Because of rumors fostered at least to some extent by foreign media following the disaster, as I initially noted, the TTPO has been inviting representatives from foreign newspapers, magazines and television stations, bloggers and others to Tohoku to visit tourist spots with the aim of having more accurate information communicated.
In areas affected by the Tohoku disaster, a new form of tourism has begun which is a little different to conventional tourism—‘reconstruction tourism’. Many volunteers and support personnel from Japan and abroad are engaged in a whole range of activities in the affected areas, and recovery tourism enables such people to go into affected areas to see the situation and provide support, while also enjoying traveling to nearby tourist spots.
Because of the educational effect of these tours of affected areas and of volunteer action there, opportunities are also being developed for junior and senior high school students to visit such areas on their graduation trips. The TTPO holds seminars on educational travel for school personnel and agents in Tokyo and elsewhere, introducing them to education programs that invite students to Tohoku to learn about the disaster from guides trained as professional storytellers, building their awareness of disaster prevention.

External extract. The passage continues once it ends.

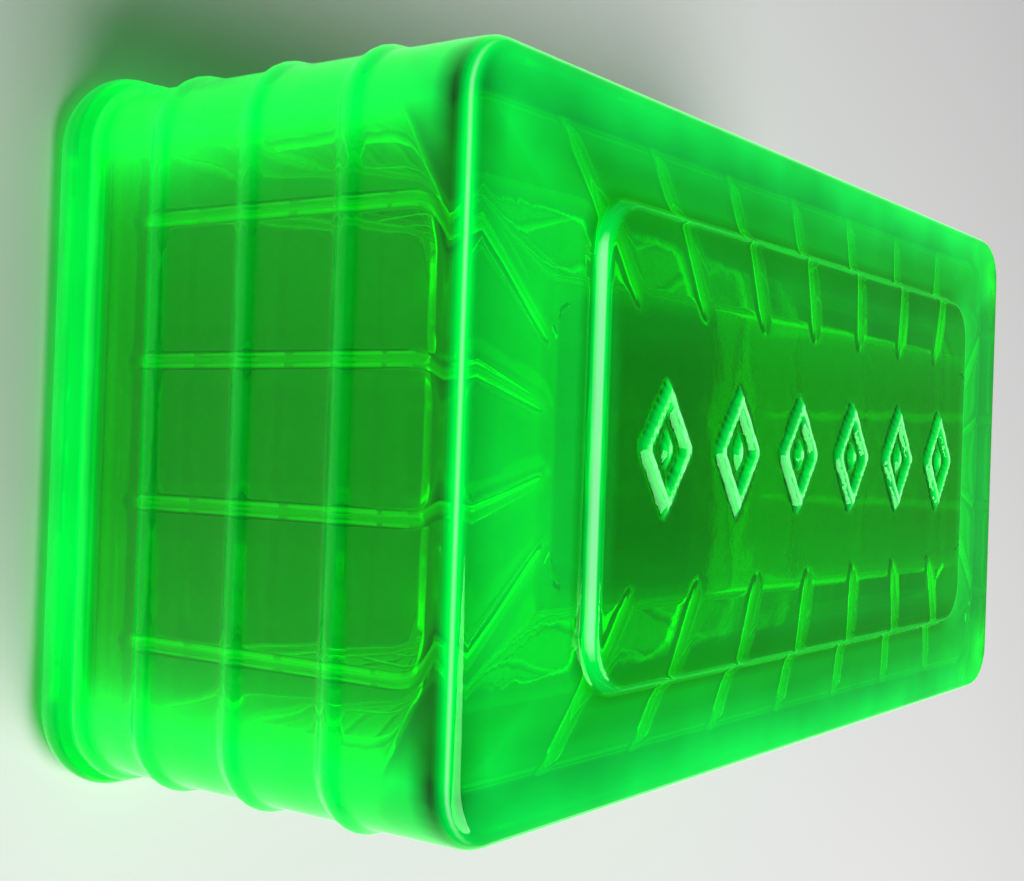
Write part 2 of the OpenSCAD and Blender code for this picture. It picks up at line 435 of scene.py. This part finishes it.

As of immediately after the disaster, many volunteers from Japan and overseas have provided support to Tohoku, while many artists too have visited the region to help out, including a beauty pageant featuring Asian super-models which was held in Fukushima City at the end of October last year. The voluntary efforts of these generous individuals whose hearts have gone out to Japan and Tohoku has lent courage to Tohoku, and we are slowly working toward recovery. Tohoku tourism may be struggling, but we at the TTPO will continue to work to advertise and provide accurate information about Tohoku’s many attractions, not least to respond to the encouragement we receive from all those who love the nature, history, culture, food, hot springs and people of the Tohoku region.